Plaintiffs’ second argument relies on a rearguing of the same legal
issues already decided, and a raft of new exhibits. The Court cannot
consider any of the new exhibits, because on their face, they are publicly
available documents and plaintiffs make no argument that these
documents were not available on March 27, 2017, when they first
responded to the motions to dismiss.
To the extent plaintiffs argue the Court made a substantive error,
it is a qualm with a single line of the opinion. Applying the Southern
Machine test set forth in S. Machine Co. v. Mohasco Indus., Inc., 401
F.2d 374, 381 (6th Cir. 1968), the Court held that the first prong of the
test, purposeful availment, was not met by Sandvik AB because it “is
not registered to do business in Michigan, and has no presence in
Michigan whatsoever.” (Dkt. 21 at 9.) Plaintiff cites a number of cases
holding that physical presence is not required for the exercise of
personal jurisdiction, and argues that the Court’s analysis was in error.
(Dkt. 28 at 12-13.)
The Court stated that Sandvik had “no presence” in Michigan, not
only that it had no physical presence in the State. Based on the motion
and the affidavit provided by Sandvik AB, and the response provided by
plaintiffs, there was no credible argument presented that Sandvik AB
had any presence – physical, business, or otherwise – in the state of
Michigan.
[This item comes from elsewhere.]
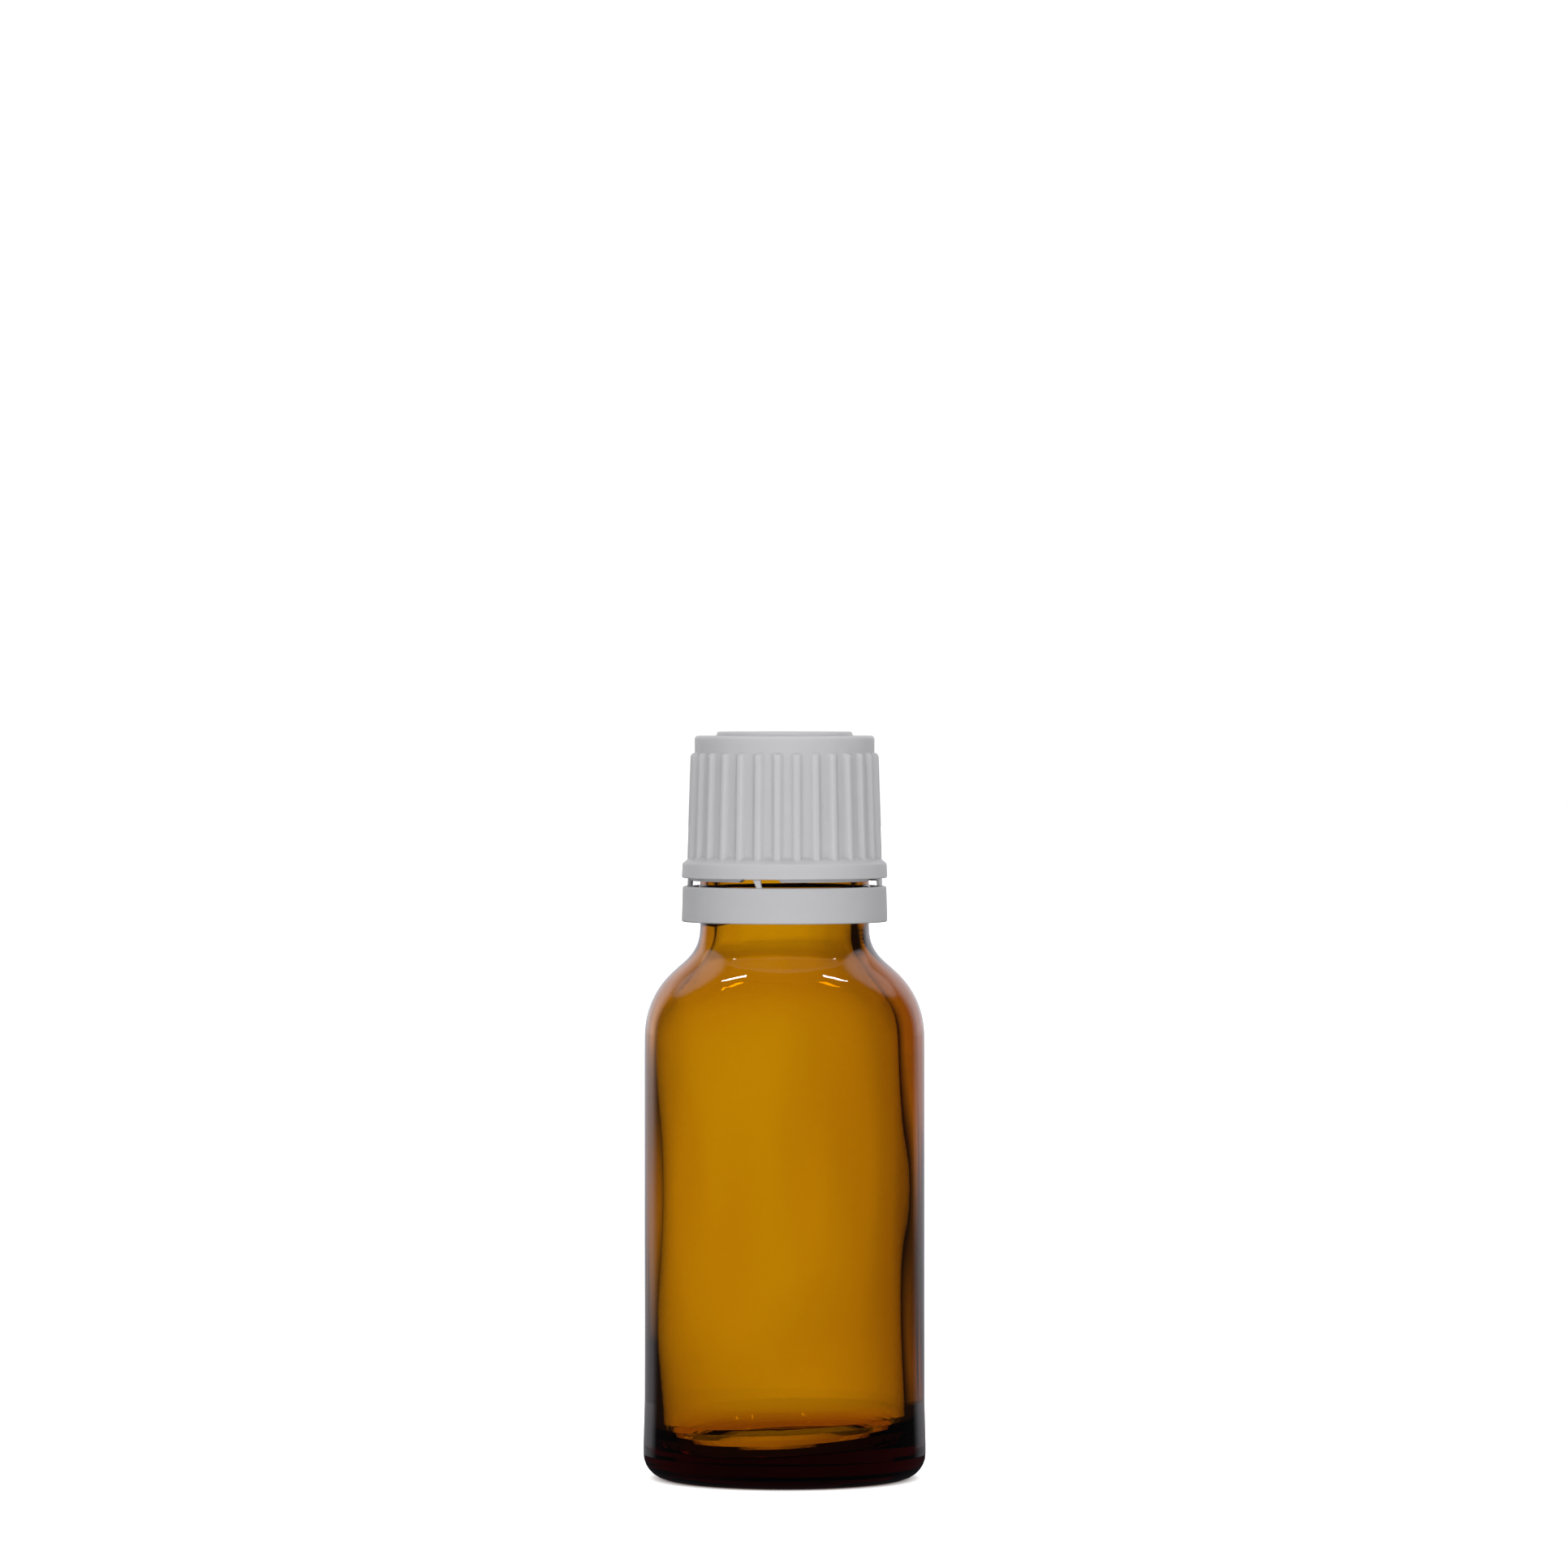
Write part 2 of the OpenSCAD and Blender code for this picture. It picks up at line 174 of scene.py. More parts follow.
world = bpy.data.worlds.new("studio")
bpy.context.scene.world = world
world.use_nodes = True
sky = world.node_tree
sky.nodes.clear()
ray = add_node(sky, "ShaderNodeLightPath")
direction = add_node(sky, "ShaderNodeTexCoord").outputs["Generated"]
way = add_node(sky, "ShaderNodeSeparateXYZ", {0: direction}).outputs
angle = add_node(sky, "ShaderNodeMath", {0: way["X"], 1: way["Y"]}, operation="ARCTAN2").outputs[0]

backdrop = add_node(sky, "ShaderNodeBackground", {"Color": colour("#FFFFFF"), "Strength": BACKDROP})

# %% World, through the glass
by_height = add_node(sky, "ShaderNodeMapRange", {
    0: way["Z"], "From Min": DIMMEST_BELOW, "From Max": DIM_BELOW,
    "To Min": DIMMEST_LEVEL * BEHIND_GLASS, "To Max": BEHIND_GLASS,
}).outputs[0]
by_angle = around(sky, angle, SEEN_THROUGH)
through_body = add_node(sky, "ShaderNodeBackground", {"Color": by_angle, "Strength": by_height}).outputs[0]
under_foot = add_node(
    sky, "ShaderNodeBackground", {"Color": colour("#000000"), "Strength": 0.0}
).outputs[0]
solid_only = add_node(
    sky, "ShaderNodeMath", {0: ray.outputs["Transmission Depth"], 1: SURFACES_OF_A_WALL},
    operation="LESS_THAN",
).outputs[0]
downwards = add_node(
    sky, "ShaderNodeMath", {0: way["Z"], 1: HEADING_DOWN}, operation="LESS_THAN"
).outputs[0]
to_foot = add_node(
    sky, "ShaderNodeMath", {0: solid_only, 1: downwards}, operation="MULTIPLY"
).outputs[0]
through = add_node(sky, "ShaderNodeMixShader", {0: to_foot, 1: through_body, 2: under_foot})

# %% World, in mirrors
above_foot = add_node(
    sky, "ShaderNodeMapRange", {0: way["Z"], "From Min": PANEL_FOOT, "From Max": PANEL_WHOLE}
).outputs[0]
below_top = add_node(sky, "ShaderNodeMapRange", {
    0: way["Z"], "From Min": PANEL_FADES, "From Max": PANEL_TOP, "To Min": 1.0, "To Max": 0.0,
}).outputs[0]
band = add_node(sky, "ShaderNodeMath", {0: above_foot, 1: below_top}, operation="MULTIPLY").outputs[0]
back_panel = add_node(
    sky, "ShaderNodeMath", {0: around(sky, angle, IN_MIRRORS), 1: band}, operation="MULTIPLY"
).outputs[0]
either_side = add_node(sky, "ShaderNodeMath", {0: way["X"]}, operation="ABSOLUTE").outputs[0]
folded = add_node(sky, "ShaderNodeCombineXYZ", {0: either_side, 1: way["Y"], 2: way["Z"]}).outputs[0]
nearness = add_node(
    sky, "ShaderNodeVectorMath", {0: folded, 1: TOP_PANELS}, operation="DOT_PRODUCT"
).outputs["Value"]
top_panel = add_node(
    sky, "ShaderNodeMapRange",
    {0: nearness, "From Min": TOP_EDGE, "From Max": TOP_WHOLE, "To Max": TOP_LEVEL},
    interpolation_type="SMOOTHSTEP",
).outputs[0]
panel = add_node(sky, "ShaderNodeMath", {0: back_panel, 1: top_panel}, operation="MAXIMUM").outputs[0]
dark = add_node(sky, "ShaderNodeBackground", {"Color": colour("#E6E2F0"), "Strength": DARK_ROOM})
white = add_node(sky, "ShaderNodeBackground", {"Color": colour("#F4F0F6"), "Strength": BACKDROP})
mirrored = add_node(sky, "ShaderNodeMixShader", {0: panel, 1: dark.outputs[0], 2: white.outputs[0]})

# %% World, as a lamp, and the choice for each ray
from_front = add_node(
    sky, "ShaderNodeMath", {0: way["Y"], 1: way["Y"]}, operation="MULTIPLY"
).outputs[0]
fill_level = add_node(
    sky, "ShaderNodeMapRange", {0: from_front, "To Min": FILL_FROM_SIDES, "To Max": FILL_FROM_FRONT}
).outputs[0]
fill = add_node(sky, "ShaderNodeBackground", {"Color": colour("#FFFFFF"), "Strength": fill_level})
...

Because plaintiffs argue the same legal issue already ruled
upon by the Court, using evidence that was apparently available to
them at the time they filed their response to the original motions to
dismiss, there was no palpable defect in the Court’s ruling, and the
motion for reconsideration must be denied.
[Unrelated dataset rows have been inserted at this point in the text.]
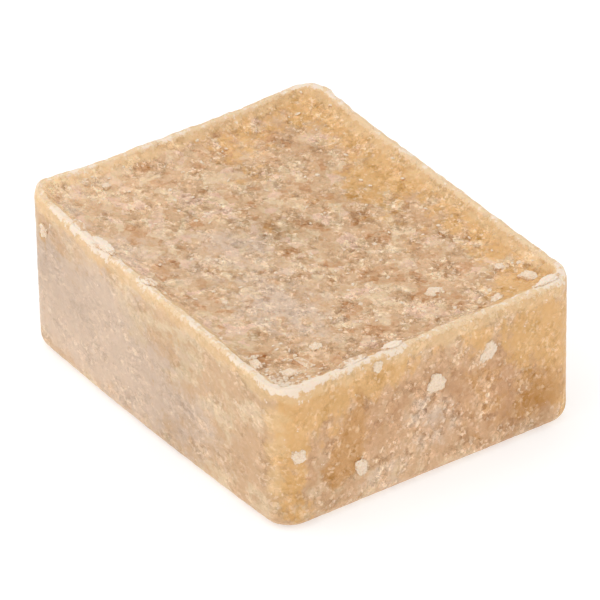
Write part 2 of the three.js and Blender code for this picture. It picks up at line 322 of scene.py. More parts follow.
GLOSS_LEVELS = (0.3, 0.7)
RESIN_ROUGHNESS = (0.38, 0.62)
RESIN_IOR = 1.54
RESIN_GLOW = (0.2, (1.0, 0.55, 0.25), 0.4)  # share, reach of red, green and blue, depth in mm
FINE_BUMP = (0.4, 0.05)  # strength, and depth in mm
CELL_BUMP = (0.3, 0.06)
CELL_BUMP_SIZE = 0.25
FLAKE_BUMP = (0.6, 0.05)
FLAKE_ROUGHNESS = 0.6
FLAKE_GLOW = (0.3, (1.0, 0.7, 0.45), 0.3)
MOTTLE_LEVELS = (0.3, 0.6)

# ---------------------------------------------------------------- the picture, metres and degrees
CAMERA_AZIMUTH = 55.75
CAMERA_ELEVATION = 31.81
CAMERA_ROLL = -1.31
CAMERA_DISTANCE = 0.38
CAMERA_LENS = 326.6  # focal length in mm
CAMERA_SENSOR = 36.0  # width in mm
CAMERA_CLIP = (0.01, 10.0)
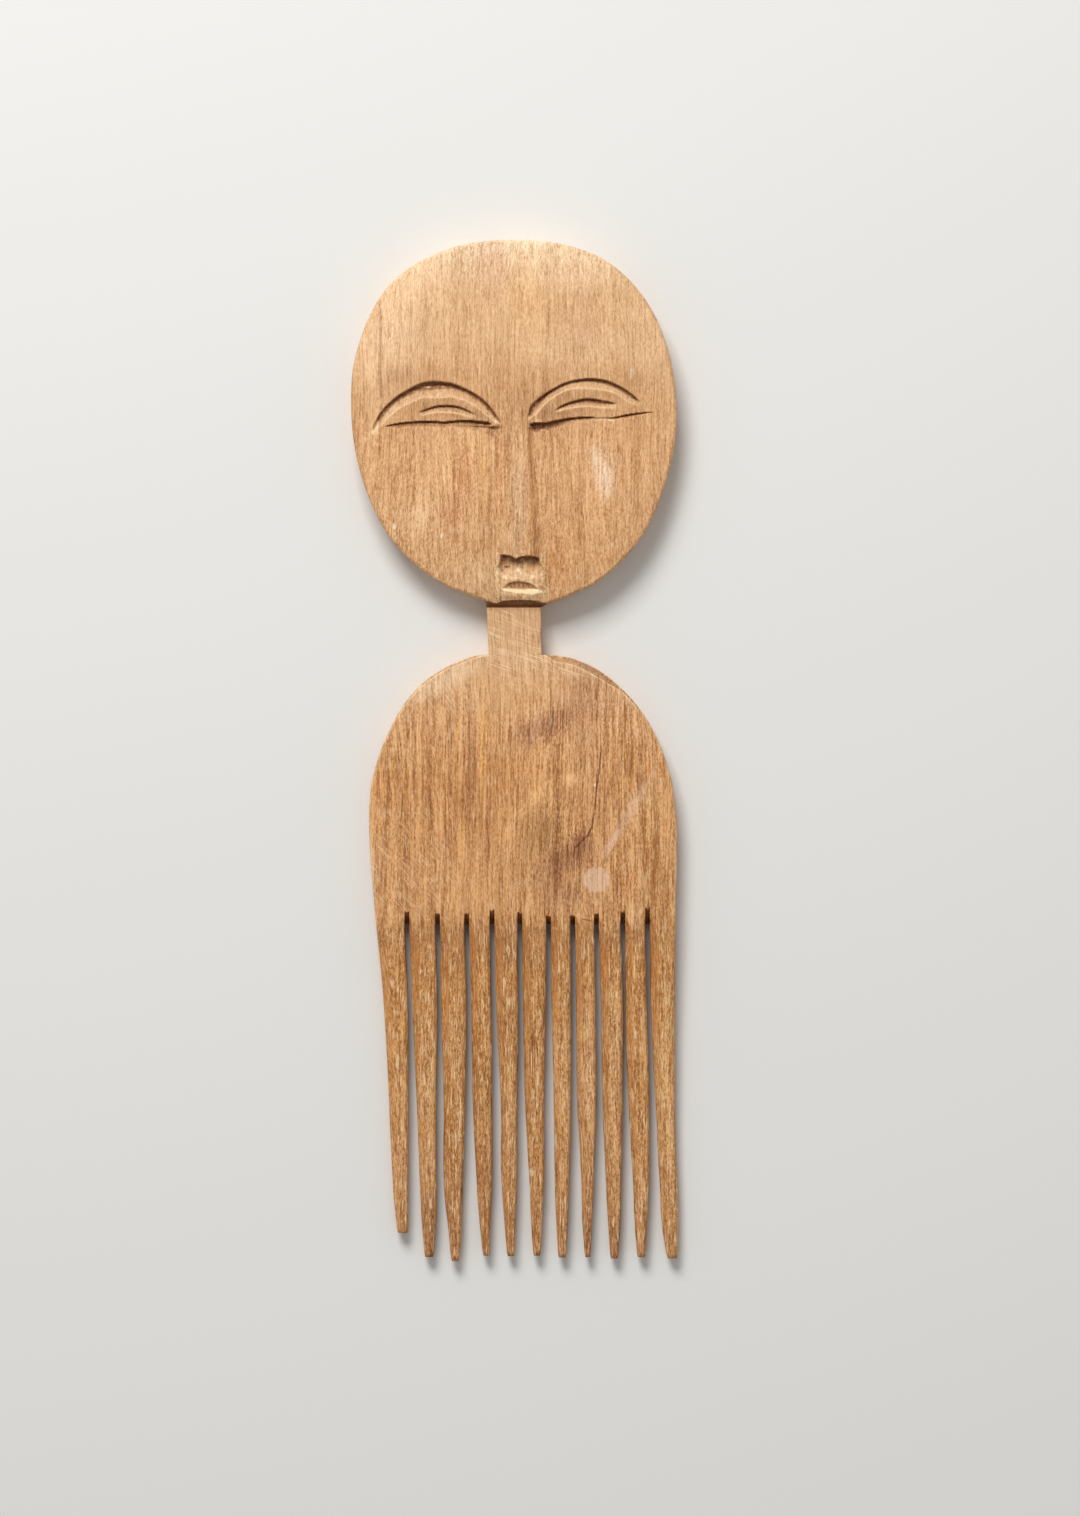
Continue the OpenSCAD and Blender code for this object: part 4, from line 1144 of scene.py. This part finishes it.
# Marks of the teeth: a pale splinter, pale and dark specks, paler stretches
TOOTH_MARKS = [
    ((4.3, -103.2, 0.5, 0.9, 10, 0.4), (252, 236, 196), 0.95),
    ((-12.2, -93.5, 0.3, 0.3, 0, 0.4), (250, 232, 196), 0.9),
    ((-28.2, -93.8, 0.25, 0.4, 0, 0.4), (96, 60, 34), 0.7),
    ((-21.5, -82.5, 1.6, 4), (222, 180, 124), 0.5), ((-1.2, -97, 1.6, 10), (214, 164, 112), 0.3),
    ((4.7, -92, 0.35, 15, -4, 0.8), (236, 194, 144), 0.4),
    ((-13.6, -85, 0.8, 16), (216, 168, 116), 0.4), ((12, -98, 0.5, 12), (226, 182, 130), 0.2),
    ((31, -100, 1.2, 10), (216, 160, 98), 0.4), ((25, -84, 0.8, 14), (214, 164, 112), 0.4), ROOT_MARK,
    ((30, -44, 4, 5, 0, 0.8), (170, 112, 64), 0.35),
    ((-21.6, -88, 2.8, 22, -1, 0.9), (226, 176, 120), 0.35),
    ((17.7, -80, 2.6, 16), (228, 180, 130), 0.42), ((24, -86, 2.6, 26), (224, 174, 118), 0.3),
    ((37.3, -92, 3, 32, 2, 0.9), (228, 180, 120), 0.42),
    ((-28.2, -100, 2.6, 22, -2, 0.9), (224, 174, 122), 0.25),
    ((30, -66, 2.8, 9), (226, 176, 118), 0.15), ((-1.4, -85, 2.4, 7), (226, 180, 126), 0.35),
    ((11.6, -78, 2.5, 13), (228, 180, 126), 0.35), ((-7.4, -86, 2.4, 6), (166, 114, 66), 0.3),
    ((-7, -102, 2.2, 6), (166, 114, 66), 0.25), ((-20.9, -120, 2.4, 6), (150, 98, 58), 0.4),
    ((18, -120, 2.4, 6), (146, 94, 56), 0.55), ((24.5, -120, 2.4, 6), (146, 94, 56), 0.55),
    ((-30.6, -54, 2.6, 7), (172, 118, 70), 0.3), ((5, -66, 2.8, 26), (172, 118, 68), 0.3),
    ((-17.5, -111, 6.5, 4), (158, 106, 62), 0.3), ((31, -110, 2.4, 5), (228, 178, 122), 0.3),
    ((-15, -54, 3, 4), (168, 114, 66), 0.3), ((-14.9, -71, 3, 6), (228, 178, 122), 0.28),
    ((-1.8, -66, 2.8, 8), (168, 114, 66), 0.3), ((11.6, -57, 2.8, 6), (168, 114, 66), 0.3),
    ((17.5, -61, 2.8, 5), (168, 114, 66), 0.3), ((23.6, -66, 2.8, 8), (228, 180, 120), 0.3),
    ((-21.3, -111, 2.4, 4), (150, 98, 54), 0.28),
]
# Weights of each kind of grain, and the places where all of it is stronger or weaker
HEAD_WEIGHTS = (1.8, 1.4, 0.8, 0.5, 0.45, 0.3)
PLATE_WEIGHTS = (2.1, 1.95, 1.4, 0.5, 0.6, 0.3)
TOOTH_WEIGHTS = (3.8, 2.2, 1.2, 0.4, 0.75, 0.6)
FACE_LIVELY = [
    ((0, 104, 60, 20, 0, 0.5), -0.2), ((-18, 62, 18, 18, 0, 0.8), 0.3),
    ((16, 56, 16, 20, 0, 0.8), 0.15),
]
TOOTH_LIVELY = [((2, -41, 60, 8, 0, 0.7), -0.35)]
PLATE_LIVELY = [
    ((21, -14, 16, 34, 0, 0.8), 0.5), ((-22, -8, 12, 28, 0, 0.8), 0.2),
    ((0.3, 30.5, 14, 7, 0, 0.5), -0.62), ((2, 18, 24, 6, 0, 0.8), -0.4),
]


# Stage, in metres: floor, lamp and camera
FLOOR_HALF = 3
FLOOR_DOWN = 0.05 * MM
FLOOR_TONE = (225, 224, 220)
WORLD_LIGHT = 0.42
LAMP_PLACE = (-0.3, 0.95, 1)
LAMP_SIZE = 0.6
LAMP_WATTS = 17
VIEW_HIGH = 0.3704
VIEW_MIDDLE = (0.00635, -0.00165, 0.009)
CAMERA_AWAY = 1.6


def make_stage():
    sides = [(-1, -1), (1, -1), (1, 1), (-1, 1)]
    corners = [(x * FLOOR_HALF / MM, y * FLOOR_HALF / MM, -FLOOR_DOWN / MM) for x, y in sides]
    floor = solid("floor", corners, [(0, 1, 2, 3)])
    finish = Finish("pale_floor")
    floor.data.materials.append(finish.shaded({"Base Color": tone(*FLOOR_TONE), "Roughness": 0.8}))


def make_lamps():
    world = bpy.data.worlds.new("studio")
    bpy.context.scene.world = world
    world.use_nodes = True
    sky = world.node_tree.nodes["Background"].inputs
    sky["Color"].default_value = (1, 1, 1, 1)
    sky["Strength"].default_value = WORLD_LIGHT
    lamp = bpy.data.lights.new("key", "AREA")
    lamp.size = LAMP_SIZE
    lamp.energy = LAMP_WATTS
    key = put("key", lamp)
    key.location = LAMP_PLACE
    key.rotation_euler = (-key.location).to_track_quat("-Z", "Y").to_euler()


def make_camera():
    data = bpy.data.cameras.new("camera")
    data.sensor_fit = "VERTICAL"
    data.angle = 2 * np.arctan(VIEW_HIGH / 2 / CAMERA_AWAY)
    camera = put("camera", data)
    x, y, z = VIEW_MIDDLE
    camera.location = (x, y, z + CAMERA_AWAY)
    bpy.context.scene.camera = camera


make_camera()
make_stage()
make_lamps()
face_wood = wood("face_wood", HEAD_WEIGHTS, FACE_MARKS, relief=0.05, lively=FACE_LIVELY, rubbed=FACE_RUBBED)
plate_wood = wood(
    "plate_wood", PLATE_WEIGHTS, PLATE_MARKS, relief=0.05, scratches=PLATE_SCRATCHES,
    lively=PLATE_LIVELY, rubbed=PLATE_RUBBED,
)
tooth_wood = wood(
    "tooth_wood", TOOTH_WEIGHTS, TOOTH_MARKS, relief=0.08, bare=(FACET_TONE, 0.5), lively=TOOTH_LIVELY
)

pieces = [
    (make_head(face_wood), "head", "face_wood"),
    (make_neck(plate_wood), "neck", "plate_wood"),
    (make_plate(plate_wood), "shoulder_plate", "plate_wood"),
]
pieces += [(make_tooth(i, node, tooth_wood), node, "tooth_wood") for i, node in enumerate(TOOTH_NODES)]
for piece, node, slot in pieces:
    sharp = PLATE_SHARP if node == "shoulder_plate" else CARVED_SHARP
    piece.data.set_sharp_from_angle(angle=radians(sharp))
    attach(piece, "root")
    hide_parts(node)

bpy.context.scene.view_settings.view_transform = "Standard"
Accordingly, it is hereby ordered that plaintiffs’ motion for
reconsideration (Dkt. 28) is DENIED.
IT IS SO ORDERED.
Dated: August 21, 2017
Ann Arbor, Michigan
s/Judith E. Levy
JUDITH E. LEVY
United States District Judge
CERTIFICATE OF SERVICE
The undersigned certifies that the foregoing document was served
upon counsel of record and any unrepresented parties via the Court’s
ECF System to their respective email or First Class U.S. mail addresses
disclosed on the Notice of Electronic Filing on August 21, 2017.